L’instrumentalisation de migrants comme tactique « hybride » avait d’ailleurs été évoquée par le général Thierry Burkhard, le chef d’état-major des armées [CEMA] français, en juin dernier.

« Les réfugiés sont effectivement devenus une arme : certains les poussent en avant ou les manipulent. Le problème se posera différemment en combat de haute intensité, même si ce n’est pas exclu. Les militaires pourraient être les premiers au contact et auraient alors l’aspect pratique des évènements à gérer », avait-il dit, lors d’une audition parlementaire. « Comme il s’agit d’une arme ou d’un levier politique, la réponse devrait être avant tout politique : il faudrait des prises de position claires, de manière commune si on est en coalition, et, le cas échéant, de gros moyens d’accueil », avait conclu le CEMA.

Aussi, pour le gouvernement polonais, les moyens de FRONTEX ne pourront qu’être insuffisants pour faire face à la situation. D’ailleurs, et alors qu’il y a décrété l’état d’urgence, il a déployé 15’000 soldats dans les régions frontalières avec la Biélorussie, ce qui dépasse de loin les capacités de l’agence européenne.

Cela étant, ce 15 novembre, le Conseil des ministres des Affaires étrangères de l’UE devrait décider de nouvelles sanctions à l’égard de Minsk.

« Nous allons donner le feu vert à un élargissement du cadre juridique de nos sanctions contre la ­Biélorussie pour qu’on puisse l’appliquer à tous ceux qui participent au trafic de migrants vers ce pays, par exemple les compagnies aériennes ou les agences de voyages impliquées, en interdisant leurs dirigeants de voyager et en gelant leurs actifs en Europe. Mais cela ne nous empêchera pas de sanctionner dès lundi, dans le cadre déjà en vigueur et pour la cinquième fois, une trentaine de responsables de l’administration de Loukachenko qui sont impliqués dans cette crise », a en effet epliqué Josep Borrell, le Haut représentant de l’Union pour les Affaires étrangères et la polique de sécurité, dans un entretien publié par le Journal du Dimanche, le 14 novembre.

Cependant, c’est vers l’Otan que la Pologne entend se tourner.

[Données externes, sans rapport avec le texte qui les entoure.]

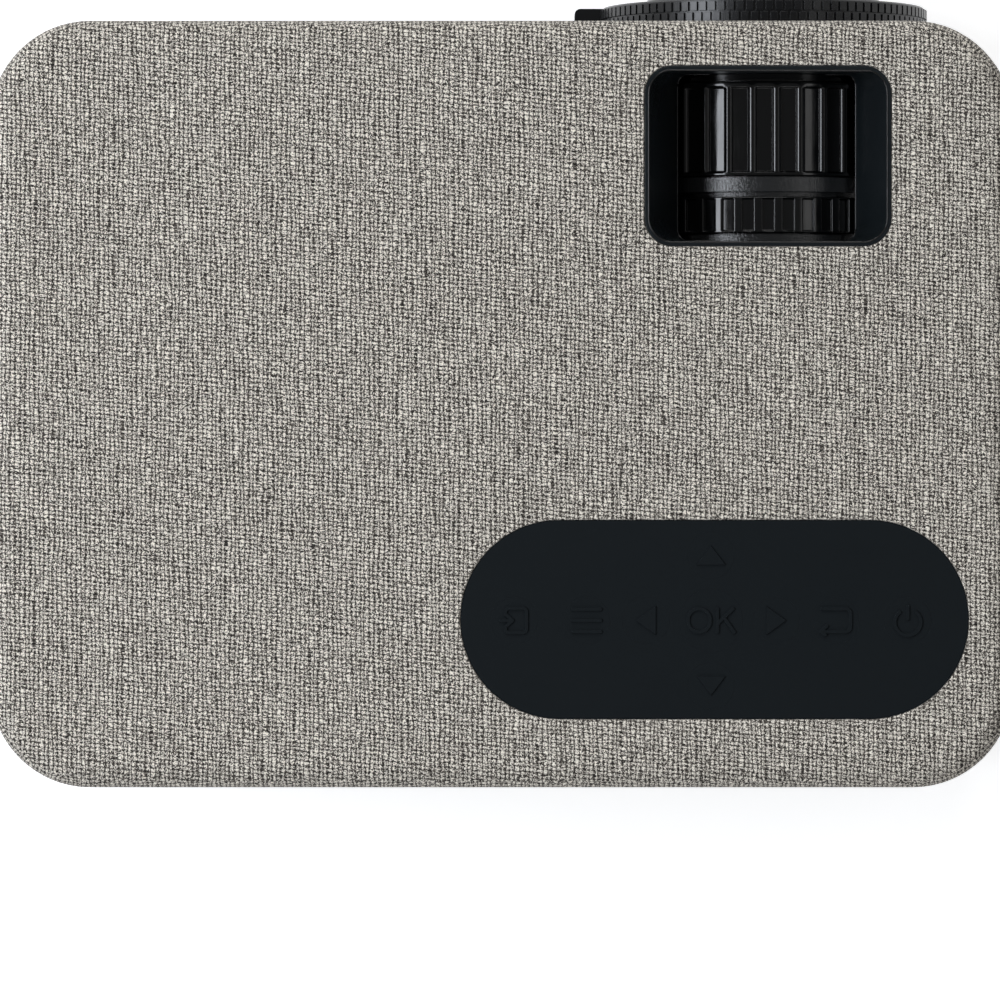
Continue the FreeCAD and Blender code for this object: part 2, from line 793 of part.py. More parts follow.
def toothed_ring(name, at, outer, inner, depth, gap, teeth, span, turn):
    """A tube along Y with straight grooves all round, extruded from its one outline.

    Its outline has hundreds of corners, which a sketch's solver would be slow with.
    """
    top, hollow, bottom = value(outer), value(inner), value(outer) - value(depth)
    pitch = 2 * math.pi / count(teeth)
    half_groove = value(gap) / value(outer) / 2
    corners = []
    for i in range(count(teeth)):
        middle = i * pitch + turn * pitch
        for angle, radius in ((-half_groove, top), (-half_groove, bottom), (half_groove, bottom),
                              (half_groove, top)):
            corners.append(Vector(radius * math.cos(middle + angle), 0, radius * math.sin(middle + angle)))
    face = Part.Face(Part.makePolygon(corners + corners[:1]))
    length = value(f"({span[1]}) - ({span[0]})")
    bore = Part.makeCylinder(hollow, length, Vector(), Vector(0, 1, 0))
    feature = doc.addObject("Part::Feature", name)
    feature.Shape = face.extrude(Vector(0, length, 0)).cut(bore)
    bind(feature, "Placement.Base.x", at[0])
    bind(feature, "Placement.Base.y", span[0])
    bind(feature, "Placement.Base.z", at[1])
    return feature


def ring(name, axis, at, outer, inner, span):
    """A plain tube."""
    return turned(name, axis, [(inner, span[0]), (outer, span[0]), (outer, span[1]), (inner, span[1])], at)


LENS_AXIS = ("lens_x", "lens_z")


# ---------------------------------------------------------------- casing

def shell_block(name, inset, span, edge=None):
    """The body's rounded plan, inset all round, as a solid over span; edge rounds its top."""
    size = (f"body_width - 2*({inset})", f"body_depth - 2*({inset})")
    body = slab(name, "XY_Plane", ("0", "0"), size, f"corner_radius - ({inset})", span)
    if edge is not None:
        round_edge(body, f"{name}_round", "z", True, edge)
    return body


def grown(size, margin):
    return (f"{size[0]} + 2*({margin})", f"{size[1]} + 2*({margin})")


WINDOW = (("window_x", "window_y"), ("window_width", "window_depth"), "window_radius")
KEYPAD = (("keypad_x", "keypad_y"), ("keypad_width", "keypad_depth"))
FASCIA = (("0", "fascia_z"), ("fascia_width", "fascia_height"), "fascia_radius")
BACK = (("0", "rear_z"), ("rear_width", "rear_height"), "rear_radius")
VENT = (("0", "lens_z"), ("vent_length", "fan_size + 2*flange"), "vent_radius")
CORNERS = ((1, 1), (-1, 1), (-1, -1), (1, -1))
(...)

Et pas seulement elle : la Lituanie et la Lettonie, également confrontées à la crise migratoire orchestrée par leur voisin biélorusse, envisageraient d’en faire autant.

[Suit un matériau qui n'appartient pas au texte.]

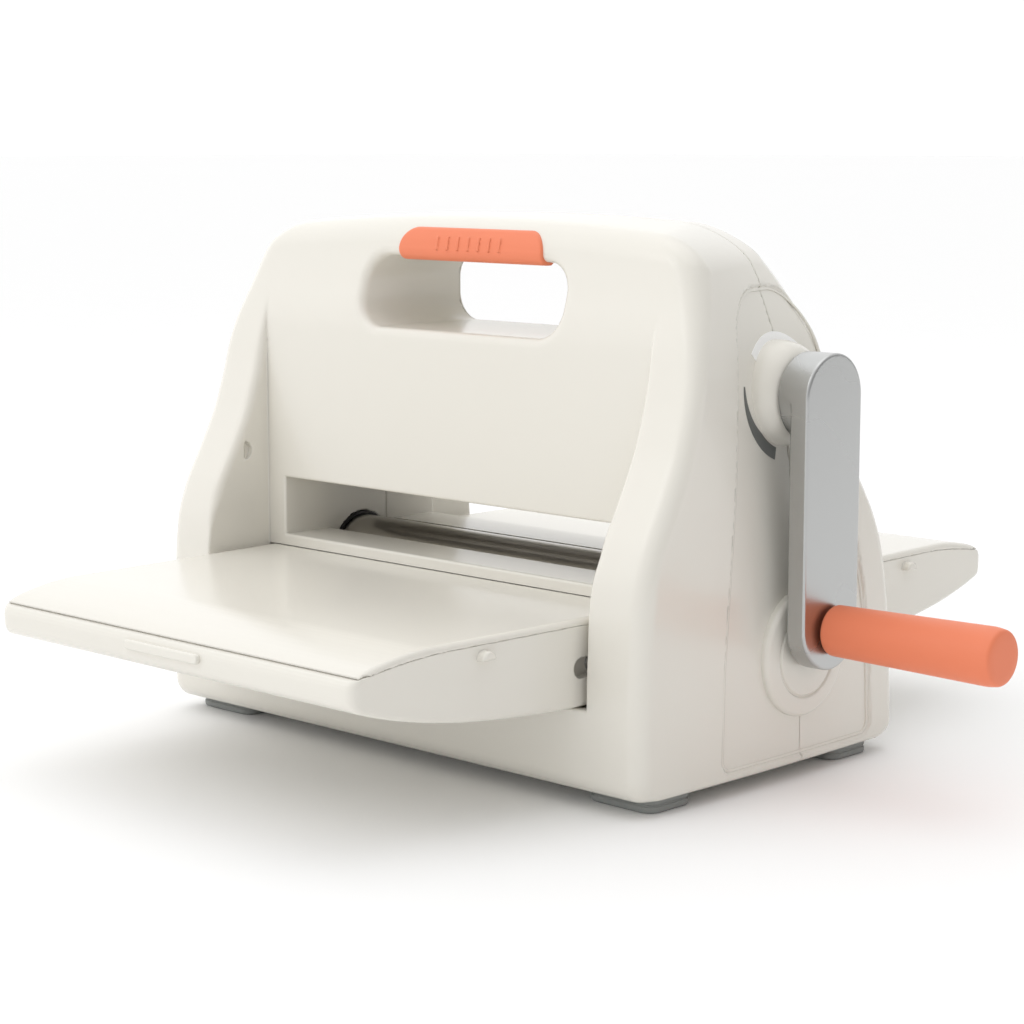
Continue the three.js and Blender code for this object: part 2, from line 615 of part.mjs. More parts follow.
buildCasing();
buildGripInsert();
buildBase();
buildFrame();
buildRollers();
buildGears();
buildCrankSupport();
add('mark_light', directionMark(MARK.light), WHITE_PRINT());
add('mark_dark', directionMark(MARK.dark), DARK_PRINT());
buildCrank();
buildGrip();
buildTrays();

export default machine;
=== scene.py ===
import json
import math

import bpy
import numpy as np
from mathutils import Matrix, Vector


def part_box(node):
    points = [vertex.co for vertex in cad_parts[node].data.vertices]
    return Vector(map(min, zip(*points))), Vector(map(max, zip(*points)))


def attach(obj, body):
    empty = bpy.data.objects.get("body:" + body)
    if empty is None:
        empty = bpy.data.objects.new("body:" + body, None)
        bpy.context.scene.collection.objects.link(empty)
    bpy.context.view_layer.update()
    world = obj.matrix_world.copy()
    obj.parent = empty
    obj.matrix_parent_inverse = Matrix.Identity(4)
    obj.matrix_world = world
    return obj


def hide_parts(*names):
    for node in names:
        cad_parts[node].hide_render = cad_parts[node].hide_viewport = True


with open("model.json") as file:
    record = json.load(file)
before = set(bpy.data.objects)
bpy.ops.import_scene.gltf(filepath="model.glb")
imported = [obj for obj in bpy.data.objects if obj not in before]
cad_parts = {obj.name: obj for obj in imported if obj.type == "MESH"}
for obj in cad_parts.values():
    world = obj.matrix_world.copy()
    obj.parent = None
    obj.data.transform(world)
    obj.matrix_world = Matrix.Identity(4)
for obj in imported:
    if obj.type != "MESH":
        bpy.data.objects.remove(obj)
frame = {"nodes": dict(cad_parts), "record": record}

MM = 0.001
shell_low, shell_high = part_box("front_shell")
MID_X = (shell_low.x + shell_high.x) / 2  # the casing's middle in the row frame, metres
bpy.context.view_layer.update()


def span(node, axis):
    """A CAD node's extent along an axis, in millimetres round the middle of the casing."""
    low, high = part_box(node)
    shift = MID_X if axis == 0 else 0.0
    return (low[axis] - shift) / MM, (high[axis] - shift) / MM


def middle(node, axis):
    low, high = span(node, axis)
    return (low + high) / 2


# ---- Driving sizes, millimetres ----

WALL = 3.0
SEAM_Y = 18.0
SEAM_GAP = 0.22
TOP_Z = span("front_shell", 2)[1]
SHELL_BOTTOM = span("front_shell", 2)[0]
POCKET_X = 131.5
PANEL_Y = 54.0
RECESS_Y = 45.0
WELL_Y = 91.0
WELL_Z = 34.0
SILL_Z = 46.0
LEDGE_Z = 87.1
SLOT_X = 119.0
SLOT_Z = (93.0, 123.0)
CHAMBER_Y = 24.0
CHAMBER_Z = (56.0, 157.0)
HANDLE_X = (-62.0, 73.0)
HANDLE_Z = (205.0, 240.0)
HANDLE_CORNER = 14.0
BACK_RECESS = ((-98.0, 98.0), (197.0, 241.0), 18.0)  # x range, z range, corner
BACK_RECESS_Y = 21.0
HANDLE_EDGE = 5.0
INSERT = ((-40.0, 57.0), (230.0, 254.6), 11.0)
INSERT_PROUD = 1.6
RIBS_MIDDLE = (8.5, 247.3)
RIB_PITCH = 7.0
CRANK_Y = middle("crank_shaft", 1)
CRANK_Z = middle("crank_shaft", 2)
LOWER_Z = middle("lower_roller", 2)
UPPER_Z = middle("upper_roller", 2)
COLLAR_R = 19.5
HINGE_Y = 83.0
HINGE_Z = 64.75
PEG_Y, PEG_Z = 155.5, 79.5
DETENT = (HINGE_Y - (PEG_Z - 2 - HINGE_Z), HINGE_Z + PEG_Y - HINGE_Y)
PANEL_MID_Y = 16.6
PANEL_BOTTOM = 11.6
PANEL_TOP = 229.5
PANEL_DEPTH = 1.9
TRAY_REAR_Y = 54.0
TRAY_TIP_Y = 230.0
TRAY_HALF = {"rear": 129.3, "tip": 124.0}
PEG_R = 4.2
PEG_END_X = 130.6
ROLLER_R = 17.5
ROLLER_HALF = 121.6
JOURNAL_R = 8.0
CAP_Z = 60.0


# ---- Distance fields: negative inside, positive outside ----

def round_max(a, b, radius):
    """Where both fields are inside, with the edge between them rounded."""
    corner = np.hypot(np.maximum(a + radius, 0), np.maximum(b + radius, 0))
    return np.minimum(np.maximum(a, b), -radius) + corner


def box_field(x, y, z, x_range, y_range, z_range):
    inner, outer = -1e9, 0.0
    for value, (low, high) in ((x, x_range), (y, y_range), (z, z_range)):
        reach = np.abs(value - (low + high) / 2) - (high - low) / 2
        inner = np.maximum(inner, reach)
        outer = outer + np.maximum(reach, 0) ** 2
    return np.sqrt(outer) + np.minimum(inner, 0)


def rounded_rect_field(u, v, half_u, half_v, radius):
    a = np.abs(u) - half_u + radius
    b = np.abs(v) - half_v + radius
    return np.hypot(np.maximum(a, 0), np.maximum(b, 0)) + np.minimum(np.maximum(a, b), 0) - radius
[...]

« Nous discutons avec la Lettonie et surtout avec la Lituanie de l’éventualité de déclencher l’article 4 du traité de l’Otan », a en effet affirmé Mateusz Morawiecki, le Premier ministre polonais, auprès de l’agence de presse officielle PAP. « Pour nous, exprimer publiquement sa préoccupation n’est pas suffisant; nous avons désormais besoin de mesures concrètes et de l’engagement de l’ensemble de l’alliance », a-t-il fait valoir.

L’article 4 du traité fondateur de l’Otan stipule que les « parties se consulteront chaque fois que, de l’avis de l’une d’elles, l’intégrité territoriale, l’indépendance politique ou la sécurité de l’une des parties sera menacée ». Depuis la création de l’Alliance, il a été invoqué à cinq reprises par la Turquie [en 2003, ce qui a donné lieu à l’opération Display Deterrence, deux fois en 2012, en 2015 et en 2020] et une fois, en 2014, par la Pologne, en raison de la situation en Ukraine.

Cet article « prévoit que les pays membres peuvent porter une question à l’attention du Conseil de l’Atlantique Nord et l’examiner avec les Alliés », précise l’Otan.

En attendant, la Pologne peut compter sur le soutien des États-Unis, dont le chef de la diplomatie, Antony Blinken, a déclaté que les « actions de la Biélorussie menaçaient la sécurité régionale et détournaient l’attention des activités militaires russes à la frontière ukrainienne », qu’il a qualifiées « d’inquiétantes », à l’instar de son homologue français, Jean-Yves Le Drian, avec lequel il s’est entretenu, le 13 novembre.

La veille, le chef du Quai d’Orsay et la ministre des Armées, Florence Parly, firent part à leurs interlocuteurs russes [Sergueï Lavrov et Sergueï Choïgou, ndlr] de « leurs préoccupations quant à la détérioration de la situation sécuritaire en Ukraine » et mirent « clairement en garde sur les conséquences graves de toute nouvelle atteinte éventuelle à l’intégrité territoriale de l’Ukraine ».

Par ailleurs, le président biéolorusse, Alanxandre Loukachenko, a réclamé auprès de la Russie le déploiement, dans le sud et l’ouest de son pays, de missiles balistiques Iskander, d’une portée inférieure à 500 km. En clair, ces engins seraient tournés vers la Pologne, la Lituanie et l’Ukraine. Pour le moment, on ignore s’il a déjà évoqué ce sujet avec Moscou, qui, ces derniers jours, a accentué son soutien militaire à Minsk, avec la tenue d’exercices impliquant des bombardiers stratégiques et des troupes aéroportées.